I wish the west WOULD wake up, but our elites, unlike those of China, Russia, Japan, Korea, are not at all patriotic. They like their cheap labour too much to rebuild our industry.

Bill Quango MP said...

The point is, in 1940 the USA was not geared up for manufacturing for a war.
It had few airfields.
Fewer military factories.
No sizeable pilot or aircrew training scheme. Few training planes. Few maintenance personnel. Few officers. Few hangars. Few bombs etc etc etc. Portugal had a larger army.
Spain! A larger airforce.

Not only did the USA build it all, from virtually nothing, it did it in three years. And not only that. It built its navy too. And a submarine force the size of the Uboat arm. And it’s soldiers. And sailors and every piece of equipment for them. Including almost every truck used in WW2 from 1943, by every allied nation,
They supplied themselves,
And the Russians.
And the Uk
And the French and the Chinese

From a standing start.

Now, yes, that that was a long time ago, and they couldn't possibly do a modern equivalent today, could they?

But why not?
Even the half assed, fully corrupt industry of the Russian Federation can shift military gdp from 6to 10% of GDP in two years. Without ending all other production. Can gear up much more. To 50% if Putin thinks the people will stand for it.

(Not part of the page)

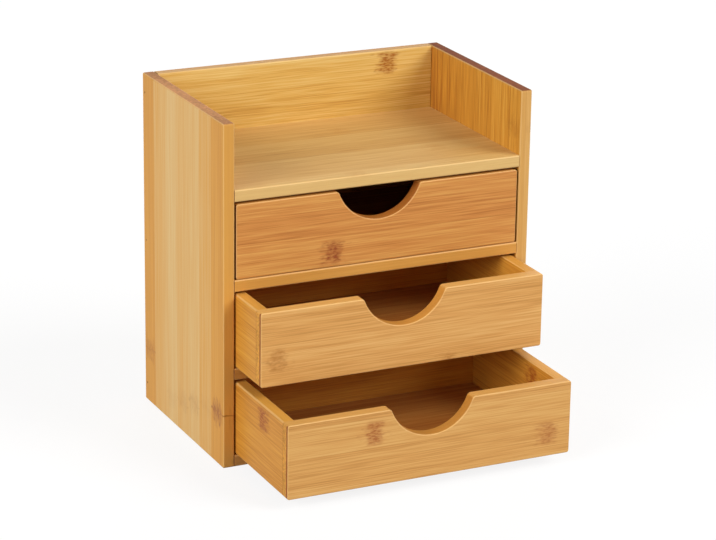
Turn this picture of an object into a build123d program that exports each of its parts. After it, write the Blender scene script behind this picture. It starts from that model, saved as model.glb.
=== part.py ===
from build123d import *
import os

os.makedirs("parts", exist_ok=True)

# Desktop mini drawers: a bamboo cabinet with an open tray on top and three drawers below it.
# Millimetres. X runs left to right, Y front to back, Z up.
# The origin is the middle of the cabinet's underside.

# Cabinet
case_width = 205.0          # over both sides
case_depth = 129.0          # front edges to the rear of the back panel
case_board = 7.5            # every board of the cabinet
bay_height = 48.5           # clear height of one drawer bay
tray_depth = 41.0           # sides and back above the top shelf
case_round = 1.0            # eased free edges
back_ease = 0.6             # upright edges of the back panel, seen as a dark line in the tray

# Drawers
drawer_board = 7.5          # front, sides and back of a drawer
side_gap = 1.0              # drawer to cabinet side
seat_gap = 0.2              # drawer to the board that it slides on
top_gap = 1.6               # drawer to the board above
rear_gap = 1.0              # closed drawer to the back panel
middle_open = 37.0          # how far the middle drawer stands out
bottom_open = 76.5          # how far the bottom drawer stands out
drawer_corner = 1.5         # rounding along the outer edges of the drawer box
drawer_round = 0.8          # eased faces and inner edges

# Finger notch in each drawer front
notch_radius = 28.4
notch_depth = 19.8
notch_shoulder = 2.5        # rounding where it meets the top edge

# Floor panel of a drawer, held in a groove all round
floor_board = 3.0
floor_lift = 4.0            # underside of the drawer up to the floor panel
groove_depth = 3.0
groove_slack = 0.1          # above and below the panel
floor_slack = 0.3           # panel edge to the groove's bottom

# Hidden dowels
dowel_diameter = 4.0
dowel_length = 16.0
dowel_in_face = 4.5         # how deep a dowel sits in the face of a board
dowel_chamfer = 0.5
hole_slack = 0.05           # radial, round dowels and pins
hole_over = 0.25            # each blind hole runs past the end of its dowel or pin
shelf_dowel_inset = 25.0    # from a shelf's front and rear edges
drawer_dowel_inset = 12.0   # from a drawer's top and bottom edges

# Pins that fasten the back panel through the sides
pin_diameter = 1.2
pin_length = 20.0
pin_recess = 0.2            # below the face of the side
pin_inset = 12.0            # from the top and bottom of the back panel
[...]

The USA built those 1940 aircraft in their car factories. They went from 30,000 cars to 30,000 planes in a single year.
( admittedly by not building any new civilian cars.)

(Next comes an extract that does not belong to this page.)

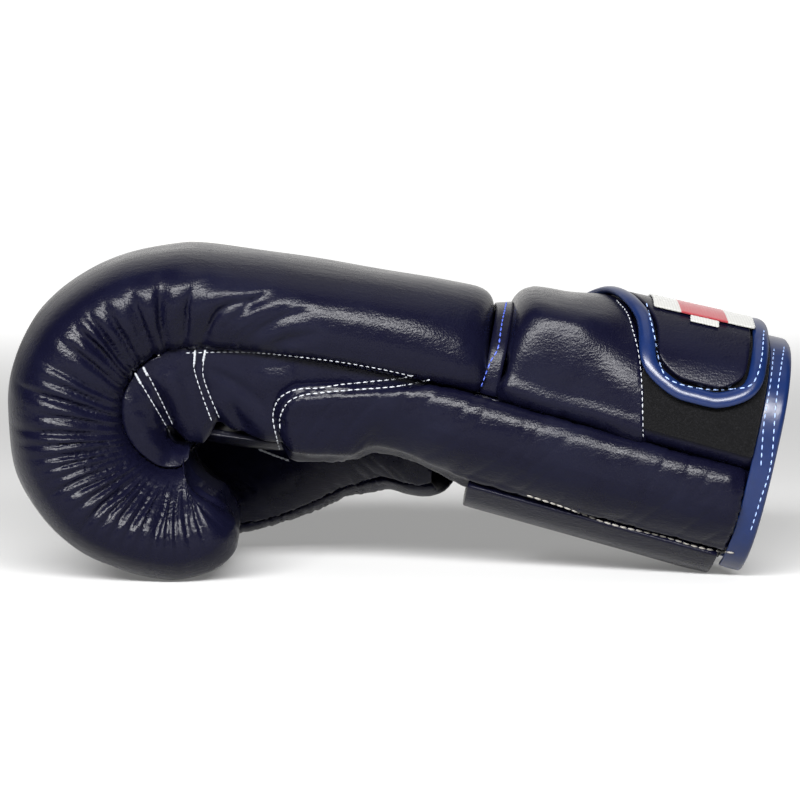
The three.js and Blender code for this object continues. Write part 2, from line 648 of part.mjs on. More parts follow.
// angle is 0 facing away from the fist, 90 on top, 180 against the fist.
function thumbPoint(u, angle, wall) {
  const t = lerp(wall / THUMB_REACH, 1 - wall / THUMB_REACH, u);
  const tip = clamp((u - THUMB_DOME) / (1 - THUMB_DOME), 0, 1);
  const root = ROOT_DRAW * clamp(1 - u / ROOT_ROLL, 0, 1);
  const dome = Math.sqrt(1 - Math.max(tip, root) ** 2);
  const radii = thumbRadii.getPoint(t);
  const along = thumbAxis.getTangent(t);
  const out = new THREE.Vector3(0, 1, 0).addScaledVector(along, -along.y).normalize();
  const up = new THREE.Vector3().crossVectors(out, along).normalize();
  if (up.z < 0) up.negate();
  const high = Math.max((radii.x - wall) * dome, TIP_HOLE);
  const thick = Math.max((radii.y - wall) * dome, TIP_HOLE);
  return thumbAxis
    .getPoint(t)
    .addScaledVector(up, high * Math.sin(angle))
    .addScaledVector(out, thick * Math.cos(angle));
}
const THUMB_FACE = 124; // degrees from the outside to the seam of the flat inner face
const THUMB_SEAM_GAP = 0.5; // half the gap of that seam, in degrees
const THUMB_STEPS = [
  0, 0.02, 0.06, 0.16, 0.25, 0.34, 0.43, 0.52, 0.61, 0.7, 0.78, 0.85, 0.91, 0.955, 0.985, 1,
];
const THUMB_OUTER_COLUMNS = 14;
const THUMB_INNER_COLUMNS = 6;
const THUMB_HOLLOW_SIDES = 20;
function thumbShell(from, to, columns) {
  const angles = evenSteps(columns).map((v) => lerp(from, to, v));
  const start = angles[0];
  const span = angles.at(-1) - start;
  return wallBetween(
    THUMB_STEPS,
    angles.map((a) => (a - start) / span),
    (u, v) => thumbPoint(u, rad(start + v * span), 0),
    (u, v) => thumbPoint(u, rad(start + v * span), THUMB_WALL),
  );
}
function thumbHollow() {
  const ring = evenSteps(THUMB_HOLLOW_SIDES).slice(0, -1);
  return bodyOfRings(THUMB_STEPS.map((u) => ring.map((v) => thumbPoint(u, v * Math.PI * 2, THUMB_WALL))));
}
// The whole outside of the hand as one body, to trim what is sewn onto it.
function handBody() {
  const stations = stationSteps(WRIST - TRIM_PAST_WRIST, FINGER_END);
  const under = [...SIDE_COLUMNS, ...PALM_COLUMNS, ...SIDE_COLUMNS.map((a) => HALF_TURN - a).reverse()];
  return bodyOfRings(
    stations.map((station) => {
      const section = sectionAt(station);
      const hem = section.room + WALL + HEM + GAP;
      return [
        ...crownColumns.map((v) => crownPoint(section, v, hem, 0, TRIM_ROOM)),
        ...under.map((a) => layer(section, rad(HALF_TURN + a), WALL + TRIM_ROOM, -GAP)),
      ];
    }),
  );
}

// The rounded end of the padding, which lies past the last whole section of the hand.
function tipBody() {
  const stations = stationSteps(FINGER_END, END_STATION);
  return bodyOfRings(
    stations.map((station) => {
      const section = sectionAt(station);
      const hem = section.room + WALL + HEM + GAP;
      return crownColumns.map((v) => crownPoint(section, v, hem, 0, TRIM_ROOM));
    }),
  );
}

// Strap. Its edges are given as distances from the cuff's end: start is a share of BINDING_WIDTH beyond the
// binding and width a share of STRAP_WIDTH, each at a turn round the wrist.
const STRAP_ROWS = [
  { turn: STRAP_START_TURN, start: 0.3, width: 1.0 },
  { turn: -60, start: 0.3, width: 0.98 },
  { turn: 0, start: 0.25, width: 0.87 },
  { turn: 45, start: 0.2, width: 0.75 },
  { turn: 90, start: 0.15, width: 0.64 },
  { turn: 125, start: 0.15, width: 0.52 },
  { turn: STRAP_END_TURN, start: 0.3, width: 0.47 },
];
function strapRow(turn) {
  const i = clamp(STRAP_ROWS.findIndex((row) => row.turn > turn) - 1, 0, STRAP_ROWS.length - 2);
  const last = turn >= STRAP_END_TURN;
  const a = STRAP_ROWS[last ? STRAP_ROWS.length - 2 : i];
  const b = STRAP_ROWS[last ? STRAP_ROWS.length - 1 : i + 1];
  const t = clamp((turn - a.turn) / (b.turn - a.turn), 0, 1);
  const near = CUFF_EDGE + BINDING_WIDTH + lerp(a.start, b.start, t) * BINDING_WIDTH;
  return [near, near + lerp(a.width, b.width, t) * STRAP_WIDTH];
}
// Both edges of the strap, drawn in by a margin and rounded towards its free end.
const TURN_LENGTH = ((CUFF_WIDTH + CUFF_HEIGHT) / 2) * rad(0.5); // round the wrist, for each degree
function strapEdges(turn, margin) {
  const [near, far] = strapRow(turn);
  const left = (STRAP_END_TURN - turn) * TURN_LENGTH - margin;
  const corner = rollOff(Math.max(left, 0), STRAP_CORNER - margin) + margin;
  return [near + corner, far - corner];
}
const WRAP_STEPS = [
  -114, -106, -98, -90, -78, -66, -53, -46, -38, -24, -11, 0, STRAIGHT, 22, 32, 42, 54, 66, 78, 90, 102, 114,
  124, 133, 141, 147, 153, 158.5,
];
const PATCH_COLUMNS = 4;
function patchOnCuff(turns, edges, bottom, thickness) {
  const start = turns[0];
  const span = turns.at(-1) - start;
  const face = (raise) => (v, u) => {
    const turn = start + u * span;
    const [near, far] = edges(turn);
    return wrapPoint(sectionAt(lerp(near, far, v)), turn, bottom(turn) + raise);
  };
  const columns = turns.map((turn) => (turn - start) / span);
  return wallBetween(evenSteps(PATCH_COLUMNS), columns, face(thickness), face(0));
}
const PIPING_START_TURN = 30;
const NOTCH_TURN = PIPING_START_TURN - 3; // from here on the leather leaves room for the piping
const NOTCH_SLOPE = 0.3; // degrees over which it narrows
const LEAST_TURN = 1; // shorter steps at the end of a patch would make slivers
function strapBody(margin) {
  const end = STRAP_END_TURN - margin / TURN_LENGTH;
  const inner = [...WRAP_STEPS, NOTCH_TURN, NOTCH_TURN + NOTCH_SLOPE].sort((a, b) => a - b);
  const turns = [STRAP_START_TURN, ...inner.filter((turn) => turn < end - LEAST_TURN), end];
  const edges = (turn) => (turn > NOTCH_TURN ? strapEdges(turn, margin) : strapRow(turn));
  return patchOnCuff(turns, edges, strapLift, STRAP_THICKNESS);
}

// A rounded bead that follows a line on the cuff.
function bead(line, width, thickness, sides) {
  const points = line.map(([station, turn, lift]) => wrapPoint(sectionAt(station), turn, lift));
  const rings = line.map(([station, turn, lift], i) => {
    const ahead = points[Math.min(i + 1, points.length - 1)].clone();
    const along = ahead.sub(points[Math.max(i - 1, 0)]).normalize();
    const above = wrapPoint(sectionAt(station), turn, lift + 1).sub(points[i]);
    const normal = above.addScaledVector(along, -above.dot(along)).normalize();
    const side = new THREE.Vector3().crossVectors(along, normal);
    return evenSteps(sides)
      .slice(0, -1)
      .map((v) => {
        const a = v * Math.PI * 2;
        return points[i]
          .clone()
          .addScaledVector(side, (width / 2) * Math.cos(a))
          .addScaledVector(normal, (thickness / 2) * Math.sin(a));
      });
  });
  return bodyOfRings(rings);
}
const PIPING_SIDES = 8;
const END_COLUMNS = 4;
function strapPiping() {
  const half = PIPING_WIDTH / 2;
  const end = STRAP_END_TURN - half / TURN_LENGTH;
  const between = WRAP_STEPS.filter((turn) => turn > PIPING_START_TURN && turn < end - LEAST_TURN);
  const turns = [PIPING_START_TURN, ...between, end];
  const lift = (turn) => strapLift(turn) + PIPING_THICKNESS / 2;
  const near = turns.map((turn) => [strapEdges(turn, half)[0], turn, lift(turn)]);
  const far = turns.map((turn) => [strapEdges(turn, half)[1], turn, lift(turn)]).reverse();
  const [a, b] = strapEdges(end, half);
  const inside = evenSteps(END_COLUMNS).slice(1, -1);
  const across = inside.map((v) => [lerp(a, b, v), end, lift(end)]);
  return bead([...near, ...across, ...far], PIPING_WIDTH, PIPING_THICKNESS, PIPING_SIDES);
}

const TAPE_STEPS = [TAPE_START_TURN, 102, 114, 124, 133, 141, 150, 159, 168, TAPE_END_TURN];
function loopTape() {
  const near = CUFF_EDGE + BINDING_WIDTH + GAP;
  return patchOnCuff(TAPE_STEPS, () => [near, near + TAPE_LENGTH], () => GAP, TAPE_THICKNESS);
}
const LABEL_START_TURN = 58;
const LABEL_END_TURN = 114;
const LABEL_STEPS = [LABEL_START_TURN, 66, 78, 90, 102, LABEL_END_TURN];
const labelLift = (turn) => strapLift(turn) + STRAP_THICKNESS + GAP;
function labelEdges() {
  const [near, far] = strapRow(LABEL_END_TURN);
  const middle = (near + far) / 2 - LABEL_OFFSET;
  return [middle - LABEL_LENGTH / 2, middle + LABEL_LENGTH / 2];
}
function strapLabel() {
  return patchOnCuff(LABEL_STEPS, labelEdges, labelLift, LABEL_THICKNESS);
}
const TAG_START_TURN = LABEL_END_TURN + (2 * GAP) / TURN_LENGTH;
const TAG_STEPS = [TAG_START_TURN, TAG_START_TURN + TAG_LENGTH / TURN_LENGTH];
function sizeTag() {
  const [near, far] = labelEdges();
  const middle = (near + far) / 2;
  const edges = () => [middle - TAG_WIDTH / 2, middle + TAG_WIDTH / 2];
  return patchOnCuff(TAG_STEPS, edges, labelLift, TAG_THICKNESS);
}

// Binding folded over the cuff's edge: a lip outside, the edge itself and a short lip inside.
const BINDING_TURNS = [-68, -62, -53, -44, -34, -22, -10, 0, STRAIGHT, 22, 32, 42, 54, 66, 78, 90];
const LIP_SHARE = 0.25; // of the way across the profile, for each of the two lips
function cuffBinding() {
  const turns = [...BINDING_TURNS, ...BINDING_TURNS.slice(0, -1).map(mirrored).reverse()];
  const start = turns[0];
  const span = turns.at(-1) - start;
  const lip = CUFF_EDGE + BINDING_WIDTH - GAP;
  // Along the profile: the outer lip, the edge at half way, the inner lip.
  const profile = (inset) => (u, v) => {
    const turn = start + v * span;
    const inLip = Math.max(Math.abs(u - 0.5) - (0.5 - LIP_SHARE), 0) / LIP_SHARE;
    const station = lerp(inset, lip, inLip);
    const section = sectionAt(station);
    if (u < 0.5) return wrapPoint(section, turn, -inset);
    return layer(section, rad(turn), inset - LIP_ROOM - BINDING_THICKNESS);
  };
  const columns = turns.map((turn) => (turn - start) / span);
  const rows = [0, LIP_SHARE, 1 - LIP_SHARE, 1];
  return wallBetween(rows, columns, profile(0), profile(BINDING_THICKNESS));
}

// What lies below the standing height is cut away flat.
const FLOOR_LENGTH = 10 * FIST_RADIUS;
const FLOOR_WIDTH = 3 * FIST_WIDTH;
const floorTool = new THREE.BoxGeometry(FLOOR_LENGTH, FLOOR_WIDTH, STANDING_HEIGHT);
floorTool.translate(0, 0, -1.5 * STANDING_HEIGHT);
const hand = [handBody(), tipBody()];
const outerFrom = -THUMB_FACE + THUMB_SEAM_GAP;
const innerFrom = THUMB_FACE + THUMB_SEAM_GAP;
const thumbBack = thumbShell(outerFrom, -outerFrom, THUMB_OUTER_COLUMNS);
const thumbFace = thumbShell(innerFrom, FULL_TURN - innerFrom, THUMB_INNER_COLUMNS);
addPiece("back_padding", cutBy(backPadding(), floorTool), leather);
addPiece("thumb_side", cutBy(sidePanel(thumbTurn), thumbHollow()), leather);
addPiece("little_finger_side", sidePanel(littleTurn), leather);
addPiece("palm_panel", cutBy(palmPanel(), thumbHollow()), leather);
addPiece("palm_tongue", palmTongue(), leather);
addPiece("wrist_seam_strip", wristSeamStrip(), leather);
addPiece("cuff_back", cuffBack(), leather);
addPiece("wrist_pad_little", wristPad(CUFF_EDGE, PAD_END, littleTurn, true), leather);
addPiece("wrist_pad_thumb", wristPad(CUFF_EDGE, WRIST - THUMB_PAD_ROOM, thumbTurn, false), leather);
addPiece("thumb_outer", cutBy(thumbBack, ...hand), leather);
addPiece("thumb_inner", cutBy(thumbFace, ...hand), leather);
addPiece("loop_tape", loopTape(), loopPile);
addPiece("strap", cutBy(strapBody(PIPING_WIDTH + PIPING_ROOM), floorTool), leather);
addPiece("strap_binding", strapPiping(), binding);
addPiece("strap_label", strapLabel(), cloth);
addPiece("size_tag", sizeTag(), cloth);
addPiece("cuff_binding", cuffBinding(), binding);

// The origin is under the middle of the glove, on the surface it stands on.
const extent = new THREE.Box3().setFromObject(glove);
const middle = extent.getCenter(new THREE.Vector3());
for (const mesh of glove.children) mesh.geometry.translate(-middle.x, -middle.y, -extent.min.z);

export default glove;
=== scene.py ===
# %% [markdown]
# # A boxing glove, piece by piece
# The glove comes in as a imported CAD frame: plain closed solids of the right size, each under its own name.
# Everything here gives those solids the look of the real thing: glossy navy leather drawn into gathers over
# foam, thread, vinyl binding, loop tape and woven labels. All lengths are metres, in the frame's own axes:
# +X runs to the cuff, -Y is the little-finger side that the camera sees, +Z is up.

import math

import bmesh
import bpy
import numpy as np
from mathutils import Matrix, Vector, noise
from mathutils.bvhtree import BVHTree


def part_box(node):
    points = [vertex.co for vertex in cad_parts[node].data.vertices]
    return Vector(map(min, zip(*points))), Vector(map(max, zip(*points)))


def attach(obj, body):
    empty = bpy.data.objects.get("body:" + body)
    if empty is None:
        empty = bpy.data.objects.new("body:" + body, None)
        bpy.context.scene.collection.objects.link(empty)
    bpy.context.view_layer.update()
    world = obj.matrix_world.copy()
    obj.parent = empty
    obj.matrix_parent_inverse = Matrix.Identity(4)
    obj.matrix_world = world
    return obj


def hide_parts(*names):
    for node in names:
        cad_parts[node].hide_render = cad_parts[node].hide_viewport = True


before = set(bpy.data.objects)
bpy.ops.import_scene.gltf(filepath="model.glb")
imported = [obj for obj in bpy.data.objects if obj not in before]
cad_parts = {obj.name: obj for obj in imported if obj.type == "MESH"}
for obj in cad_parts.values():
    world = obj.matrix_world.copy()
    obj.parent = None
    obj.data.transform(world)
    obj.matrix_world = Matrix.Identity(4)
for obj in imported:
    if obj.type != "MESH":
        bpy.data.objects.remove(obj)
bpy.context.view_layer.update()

# %% [markdown]
# ## Camera
# The photograph looks level at the little-finger side from a little over a metre, so the edges hardly
# converge. A long lens far away gives that flatness. The camera is made first, because the folds and the
# thread are placed by where they show in the picture: every point of the glove knows its place there, and a
# ray through a picture point finds the leather.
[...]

China can do it, Russia can do it, but the USA can’t? Europe can’t? The UK can’t? Why not?

As for no need of navies now they can be sunk by missiles, well, perhaps.
The USA could sail to Taiwan and have as many ‘smoking accidents’ resulting in ships sinking as the Russian Black ‘bottom of the’ Sea fleet.

But you know all that data the Ukrainians have is being viewed in Norfolk Virginia. You know that those 1500-2000 km drones flights are being studied and refined. And improved. The war is revealing the strengths and weaknesses of NATO and western forces. And any Soviet era ones.

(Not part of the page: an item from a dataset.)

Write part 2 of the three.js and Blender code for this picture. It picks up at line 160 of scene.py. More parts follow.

You don’t for one second think those five star Generals will just ignore what they are seeing, do you?

However, more importantly than any of that, is the real lesson of the special military disaster for China.

Do they have enough of a domestic and beholden client base, plus allies, to be able to do without the western world as a market for their goods, possibly forever?

Because China could switch those millions of square feet of factories to arms production. And could quite easily challenge for top dog status in the world, in a global conflict. Their stuff is good.

But, as with Putin, do they actually loose, far far far more than they could ever gain?
Is the risk worth the prize?

Fire up and find out.

Anonymous said...

AFAIK the Brics economies are around the same size as the G7.

But as I've said, I can't see our elites (damn them to hell) being prepared to pay decent wages unless it's really desperate. Nor do I see British people being prepared to sacrifice their sons for the rules-based international order. I will tell mine so in no uncertain terms.

Let Blair and BoJos New Britons fight. After all, they "built Britain" according to my 50p piece.

Of course Boris' few million high-IQ Hongers may not choose the "right" side.

Anonymous said...

"the USA can’t? Europe can’t? The UK can’t? Why not?"

Maybe the Germans could, if we'd not destroyed their energy supplies. But Britain and the US are not what they were in 1940 at all at all.

First, we've binned so much manufacturing industry that it would be a mammoth task to recreate it, and there'd be private equity skimming their 15% off the top.

Second, they've been telling the Brits for so long that it's not their country any more, that the message is finally getting through.

Third, demography. Good luck with hi-tech manufacturing in London, Birmingham, Lancashire, Yorkshire.